There are all sorts of compiler flags, extensions and attributes in gcc
that can help here for security-critical code. I don't know the details
for clang, but I believe there is a great deal of overlap with gcc here.
<https://gcc.gnu.org/onlinedocs/gcc/Instrumentation-Options.html#index-fhardened>
Enables a lot of security-related flags to limit attacks.
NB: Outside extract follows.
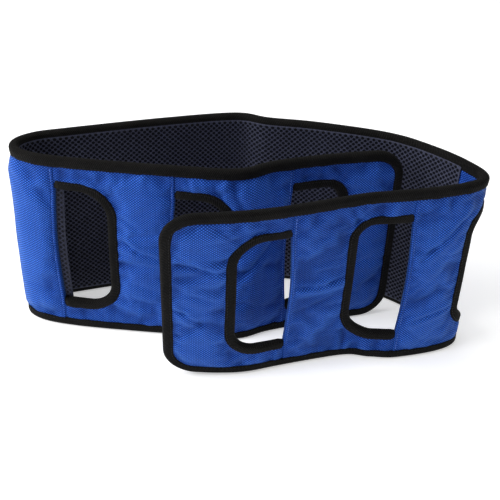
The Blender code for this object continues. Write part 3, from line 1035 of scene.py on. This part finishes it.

Stack scrubbing in general is useful here:
<https://gcc.gnu.org/onlinedocs/gcc/Stack-Scrubbing.html>
There are type and function attributes that give more control over stack
scrubbing.
And inline assembly can be used to control effects.
#include <string.h>
extern void get_password(char * p);
extern void use_password(const char * p);
void unsafe(void) {
char password[80];
get_password(password);
use_password(password);
memset(password, 0, sizeof(password));
}
void safer(void) {
char password[80];
get_password(password);
use_password(password);
memset(password, 0, sizeof(password));
__asm__ ("" : "+m" (password));
}
<https://godbolt.org/z/6vjeP8ac8>
These are, of course, compiler-specific. But it covers gcc and clang,
and the inline assembly works for old and new versions (stack scrubbing
is a relatively new addition to the compilers).